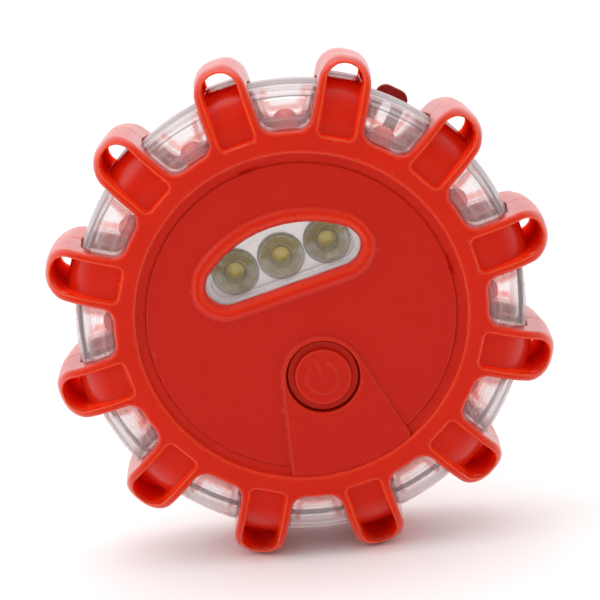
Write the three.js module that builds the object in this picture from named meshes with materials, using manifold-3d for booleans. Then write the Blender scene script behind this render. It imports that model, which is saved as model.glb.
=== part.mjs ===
// LED road safety flare: a rubber-bumpered disc that stands on two of its
// twelve lobes. Millimetres, +Z up, front face towards -Y, origin on the
// floor under the middle of the disc.
//
// Every piece is drawn in the disc's own frame: x to the right, y towards the
// power window, z out of the front face, zero at the seam between the two
// halves. The last lines turn that frame upright.

import * as THREE from 'three';
import { mergeVertices } from 'three/addons/utils/BufferGeometryUtils.js';
import Module from 'manifold-3d';

const wasm = await Module();
wasm.setup();

// ---------------------------------------------------------------- dimensions

const GAP = 0.3;                 // clearance between neighbouring pieces
const HALF_DEPTH = 15.2;         // seam to the crest of the rubber ring
const LOBES = 12;
const LOBE_RADIUS = 52;          // disc centre to lobe tip
const LOBE_HALF_WIDTH = 5.2;
const LOBE_TIP_ROUND = 4;
const LOBE_ROOT_ROUND = 2.4;
const NOTCH_RADIUS = 37.2;       // bottom of the notches between lobes
const POCKET_HALF_WIDTH = 3.6;
const POCKET_INNER = 36.4;
const POCKET_OUTER = 50.6;
const STRAP_RADIUS = 47.2;       // rubber strap over the clear ring

const RING_RADIUS = 46.1;        // clear housing, at the seam
const RING_SHOULDER = 8.8;
const DRAFT = 0.1;               // each half narrows by this much per millimetre
const RIM_ROUND = 3;             // between the drafted wall and the face
const DRUM_RADIUS = 34.5;
const DRUM_FACE = 12.1;
const WALL = 1.6;
const BOSS_FACE_FRONT = 13.4;    // clear window bosses standing in the notches
const BOSS_FACE_REAR = 12.3;

const PANEL_RADIUS = 30.9;
const PANEL_FACE = 13.9;
const PANEL_GROOVE_OUTER = 32.8;
const PAD_FACE = 14.8;

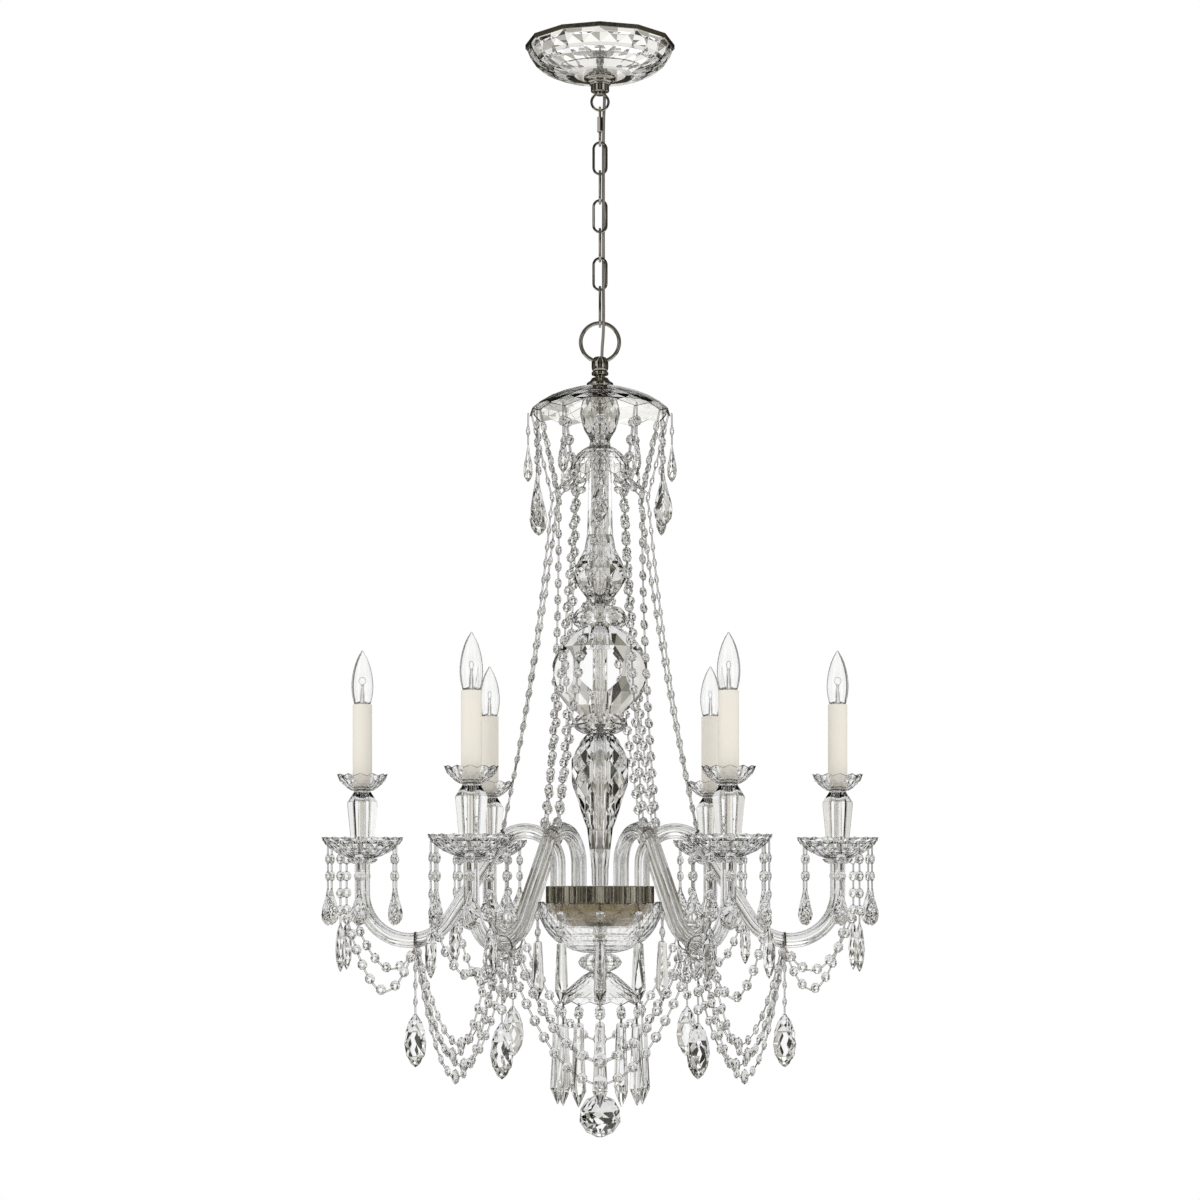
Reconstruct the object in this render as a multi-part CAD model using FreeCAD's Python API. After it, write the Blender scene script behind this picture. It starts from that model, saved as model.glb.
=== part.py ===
::::
Aim of the task —
All of the data must be returned exactly.

Task response —
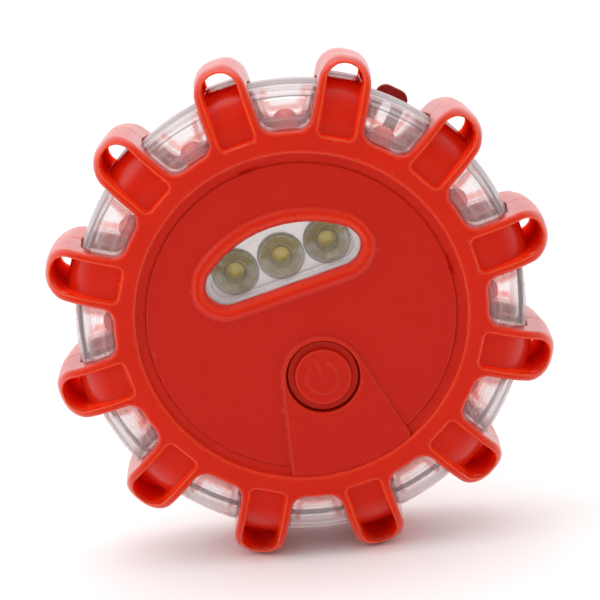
Write the three.js module that builds the object in this picture from named meshes with materials, using manifold-3d for booleans. Then write the Blender scene script behind this render. It imports that model, which is saved as model.glb.
=== part.mjs ===
// LED road safety flare: a rubber-bumpered disc that stands on two of its
// twelve lobes. Millimetres, +Z up, front face towards -Y, origin on the
// floor under the middle of the disc.
//
// Every piece is drawn in the disc's own frame: x to the right, y towards the
// power window, z out of the front face, zero at the seam between the two
// halves. The last lines turn that frame upright.

import * as THREE from 'three';
import { mergeVertices } from 'three/addons/utils/BufferGeometryUtils.js';
import Module from 'manifold-3d';

const wasm = await Module();
wasm.setup();

// ---------------------------------------------------------------- dimensions

const GAP = 0.3;                 // clearance between neighbouring pieces
const HALF_DEPTH = 15.2;         // seam to the crest of the rubber ring
const LOBES = 12;
const LOBE_RADIUS = 52;          // disc centre to lobe tip
const LOBE_HALF_WIDTH = 5.2;
const LOBE_TIP_ROUND = 4;
const LOBE_ROOT_ROUND = 2.4;
const NOTCH_RADIUS = 37.2;       // bottom of the notches between lobes
const POCKET_HALF_WIDTH = 3.6;
const POCKET_INNER = 36.4;
const POCKET_OUTER = 50.6;
const STRAP_RADIUS = 47.2;       // rubber strap over the clear ring

const RING_RADIUS = 46.1;        // clear housing, at the seam
const RING_SHOULDER = 8.8;
const DRAFT = 0.1;               // each half narrows by this much per millimetre
const RIM_ROUND = 3;             // between the drafted wall and the face
const DRUM_RADIUS = 34.5;
const DRUM_FACE = 12.1;
const WALL = 1.6;
const BOSS_FACE_FRONT = 13.4;    // clear window bosses standing in the notches
const BOSS_FACE_REAR = 12.3;

const PANEL_RADIUS = 30.9;
const PANEL_FACE = 13.9;
const PANEL_GROOVE_OUTER = 32.8;
const PAD_FACE = 14.8;

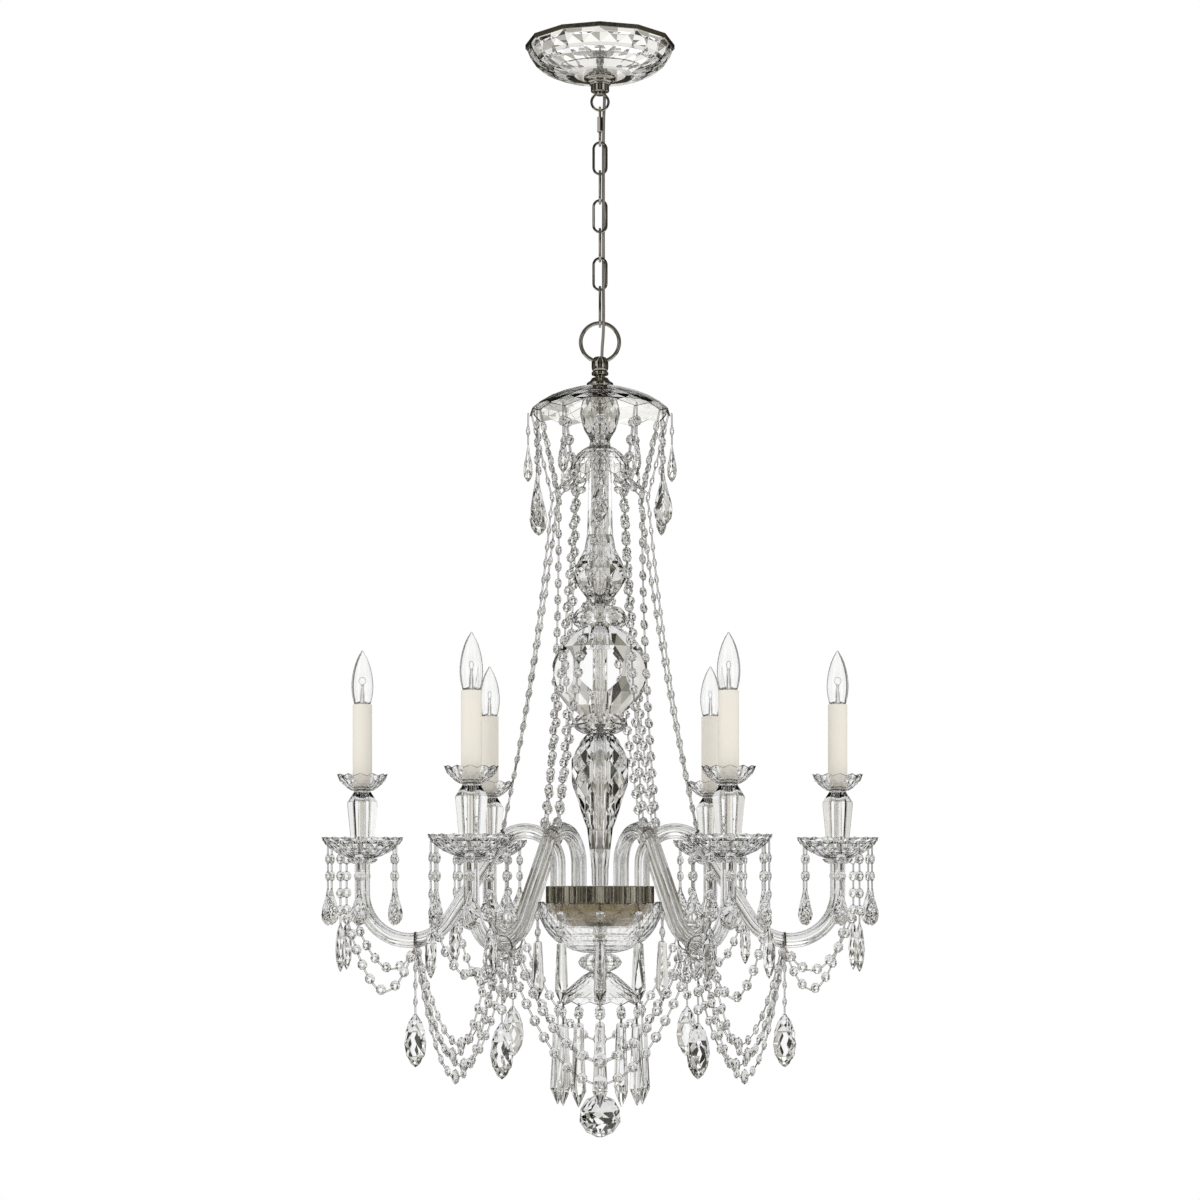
Reconstruct the object in this render as a multi-part CAD model using FreeCAD's Python API. After it, write the Blender scene script behind this picture. It starts from that model, saved as model.glb.
=== part.py ===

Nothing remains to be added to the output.